Smart managers already are reaping benefits by cutting down on barter. For example, Severstal, one of Russia's leading steel producers, has cut costs by 10% to 12% since late 1996 by paying cash for iron ore, gas, power, and transportation. The company has reduced barter operations from 30% of sales in 1996 to 17% in 1997. But Severstal is one of the major issuers of promissory notes. Some 30% of its sales are settled through these notes. Until banks begin lending money to companies, many will need to issue promissory notes to keep operating.

WHO NEEDS RUBLES? (int'l edition)
WHO NEEDS RUBLES? (int'l edition)

CRUNCH. Many more enterprises will have to follow Severstal's lead before the Russian economy can begin to function like a true market.

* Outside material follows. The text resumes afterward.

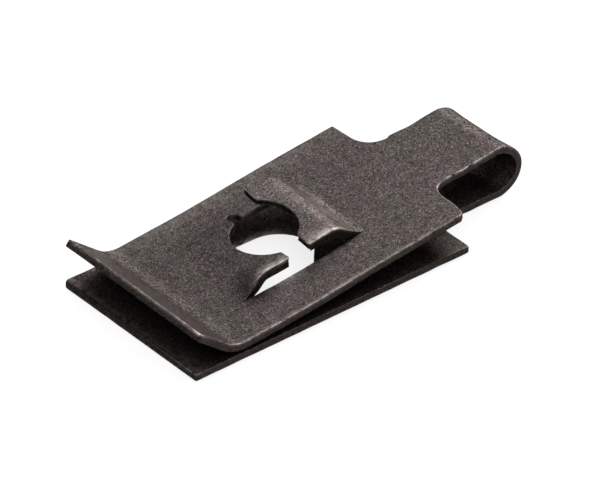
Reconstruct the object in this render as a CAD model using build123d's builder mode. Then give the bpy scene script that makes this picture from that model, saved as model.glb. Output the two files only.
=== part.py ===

If the government sticks with its plans to force more companies to buy, sell, and keep their books based on cash, it may sharply accelerate the much-delayed restructuring of Russian industry. Such steps may prove painful, but they could speed growth and bolster government coffers as companies generate the cash they need to pay taxes.

A big question is whether the government has the guts to push through such a strategy just two years before key presidential elections. Moscow faces a difficult task: convincing both voters and the Communist-dominated Duma that keeping the virtual economy alive will, in the end, sabotage workers' security. Barter was an innovative way for companies to survive the initial stresses of Russia's shift to capitalism. But now, the country must trade in its virtual economy for the real thing--one based on cold, hard cash.